_What needs to be done_
Output the data exactly, with every line intact.

— begin —

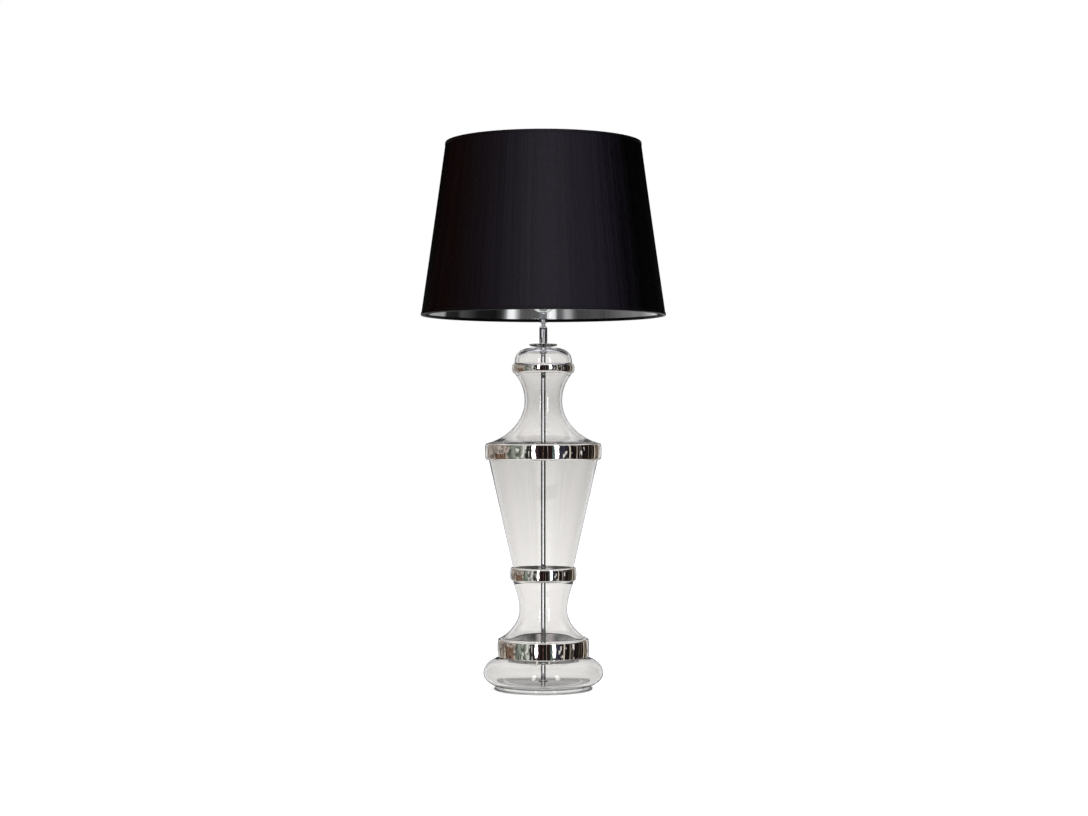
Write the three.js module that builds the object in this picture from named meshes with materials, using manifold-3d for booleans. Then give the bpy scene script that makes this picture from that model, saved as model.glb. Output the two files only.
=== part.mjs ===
// A tall table lamp: a blown clear glass baluster with four platinum bands, a chrome stem and a
// conical fabric shade with a silver lining. Millimetres, +Z up, origin on the table below the stem.
import * as THREE from "three";
import { mergeVertices } from "three/addons/utils/BufferGeometryUtils.js";
import Module from "manifold-3d";

const wasm = await Module();
wasm.setup();

// Driving dimensions.
const GAP = 0.3; // clearance between pieces that turn or meet
const SMALL_SEGMENTS = 16; // round a small turned piece
const GLASS_SEGMENTS = 28;
const SHADE_SEGMENTS = 32;

// Foot and floor of the glass.
const PAD = { radius: 80, bore: 66, height: 1.8 };
const FOOT_RADIUS = 78;
const RECESS = { radius: 66, ceiling: 6.8 };
const FLOOR_Z = 9.8;
const FLOOR_HOLE = 4.5;
const OUTLET = { width: 9, height: 5.4, length: 15, bore: 2.3, z: 3.3 }; // cord outlet at the back

// Blown body: outer radius and height of its narrow places, and the ellipse of its base bulge.
const WALL = 4.5;
const BULGE = { radius: 61.4, z: 26.5, out: 36.6, up: 26.5, down: 22.4, start: -1.1, end: 1.2 };
const LOWER_NECK = { radius: 39.1, z: 129 };
const UPPER_NECK = { radius: 30.6, z: 469 };
const DOME_TOP = { radius: 24, z: 556 };
const LIP = { radius: 22.8, z: 562.5, neck: 10.8, neckZ: 556.4, bore: 6.4 };

// Each platinum band is a skin over a rib of the glass. The root is the body's radius beside it,
// and round and tall are the half axes of the rib's rounded corners.
const BAND_SKIN = 0.5;
const RIB_INSET = BAND_SKIN + GAP;
const BANDS = [
  { name: "band_base", radius: 74.5, low: 52.5, high: 82.5, round: 3, tall: 3, root: 71 },
  { name: "band_waist", radius: 53.8, low: 176.6, high: 198.7, round: 3.6, tall: 4, root: 49.7 },
  { name: "band_shoulder", radius: 94.8, low: 373.6, high: 400.8, round: 4, tall: 4, root: 88.9 },
  { name: "band_collar", radius: 50.9, low: 514.9, high: 530.7, round: 3.6, tall: 7.4, root: 46.8 },
];
const [BASE_RIB, WAIST_RIB, SHOULDER_RIB, COLLAR_RIB] = BANDS;

// Stem.
const PIPE = { radius: 4, bore: 3, low: 3, high: 586 };
const PIPE_FIT = 0.15; // clearance round the pipe
const SLEEVE = { radius: 6.5, low: 562.1, high: 591.6, cone: 2.8 };
const COUPLING = { end: 4.3, waist: 3.4, low: 591.9, high: 595.3, bore: 2.4 };
const NIPPLE = { radius: 4.8, high: 622, bore: 2.6 };
const UPPER = { radius: 6, low: 595.6, high: 613.2, cone: 1.8 };

// Lampholder.
const CAP = { radius: 20, low: 613.4, high: 641, shell: 1.2 };
const BARREL = { radius: 19.6, bore: 17.8, low: 641.3, high: 668 };
const THREAD = { radius: 13.3, depth: 0.5, pitch: 3.6, turns: 4, low: 645 };
const INSERT = { radius: 17.4, low: 630, high: 640.4 };
const TERMINAL_X = 10;

// Shade fitter.
const RING = { radius: 27, bore: 20, lip: 22.5, height: 5 };
const CARRIER = { radius: 30, bore: 20.4, low: 649, high: 651 };
const ARM_RADIUS = 1.5;
const ARMS = { shade_arm_back: 90, shade_arm_left: 210, shade_arm_right: 330 };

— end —

_Worked answer_
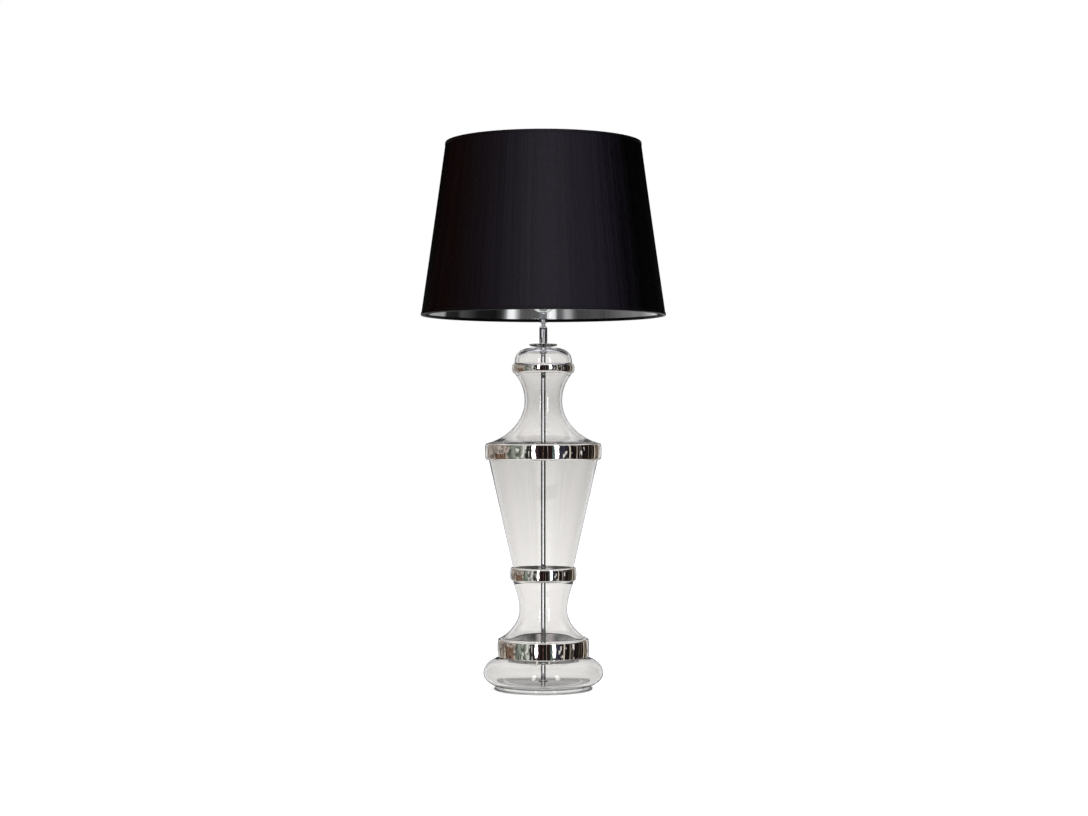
Write the three.js module that builds the object in this picture from named meshes with materials, using manifold-3d for booleans. Then give the bpy scene script that makes this picture from that model, saved as model.glb. Output the two files only.
=== part.mjs ===
// A tall table lamp: a blown clear glass baluster with four platinum bands, a chrome stem and a
// conical fabric shade with a silver lining. Millimetres, +Z up, origin on the table below the stem.
import * as THREE from "three";
import { mergeVertices } from "three/addons/utils/BufferGeometryUtils.js";
import Module from "manifold-3d";

const wasm = await Module();
wasm.setup();

// Driving dimensions.
const GAP = 0.3; // clearance between pieces that turn or meet
const SMALL_SEGMENTS = 16; // round a small turned piece
const GLASS_SEGMENTS = 28;
const SHADE_SEGMENTS = 32;

// Foot and floor of the glass.
const PAD = { radius: 80, bore: 66, height: 1.8 };
const FOOT_RADIUS = 78;
const RECESS = { radius: 66, ceiling: 6.8 };
const FLOOR_Z = 9.8;
const FLOOR_HOLE = 4.5;
const OUTLET = { width: 9, height: 5.4, length: 15, bore: 2.3, z: 3.3 }; // cord outlet at the back

// Blown body: outer radius and height of its narrow places, and the ellipse of its base bulge.
const WALL = 4.5;
const BULGE = { radius: 61.4, z: 26.5, out: 36.6, up: 26.5, down: 22.4, start: -1.1, end: 1.2 };
const LOWER_NECK = { radius: 39.1, z: 129 };
const UPPER_NECK = { radius: 30.6, z: 469 };
const DOME_TOP = { radius: 24, z: 556 };
const LIP = { radius: 22.8, z: 562.5, neck: 10.8, neckZ: 556.4, bore: 6.4 };

// Each platinum band is a skin over a rib of the glass. The root is the body's radius beside it,
// and round and tall are the half axes of the rib's rounded corners.
const BAND_SKIN = 0.5;
const RIB_INSET = BAND_SKIN + GAP;
const BANDS = [
  { name: "band_base", radius: 74.5, low: 52.5, high: 82.5, round: 3, tall: 3, root: 71 },
  { name: "band_waist", radius: 53.8, low: 176.6, high: 198.7, round: 3.6, tall: 4, root: 49.7 },
  { name: "band_shoulder", radius: 94.8, low: 373.6, high: 400.8, round: 4, tall: 4, root: 88.9 },
  { name: "band_collar", radius: 50.9, low: 514.9, high: 530.7, round: 3.6, tall: 7.4, root: 46.8 },
];
const [BASE_RIB, WAIST_RIB, SHOULDER_RIB, COLLAR_RIB] = BANDS;

// Stem.
const PIPE = { radius: 4, bore: 3, low: 3, high: 586 };
const PIPE_FIT = 0.15; // clearance round the pipe
const SLEEVE = { radius: 6.5, low: 562.1, high: 591.6, cone: 2.8 };
const COUPLING = { end: 4.3, waist: 3.4, low: 591.9, high: 595.3, bore: 2.4 };
const NIPPLE = { radius: 4.8, high: 622, bore: 2.6 };
const UPPER = { radius: 6, low: 595.6, high: 613.2, cone: 1.8 };

// Lampholder.
const CAP = { radius: 20, low: 613.4, high: 641, shell: 1.2 };
const BARREL = { radius: 19.6, bore: 17.8, low: 641.3, high: 668 };
const THREAD = { radius: 13.3, depth: 0.5, pitch: 3.6, turns: 4, low: 645 };
const INSERT = { radius: 17.4, low: 630, high: 640.4 };
const TERMINAL_X = 10;

// Shade fitter.
const RING = { radius: 27, bore: 20, lip: 22.5, height: 5 };
const CARRIER = { radius: 30, bore: 20.4, low: 649, high: 651 };
const ARM_RADIUS = 1.5;
const ARMS = { shade_arm_back: 90, shade_arm_left: 210, shade_arm_right: 330 };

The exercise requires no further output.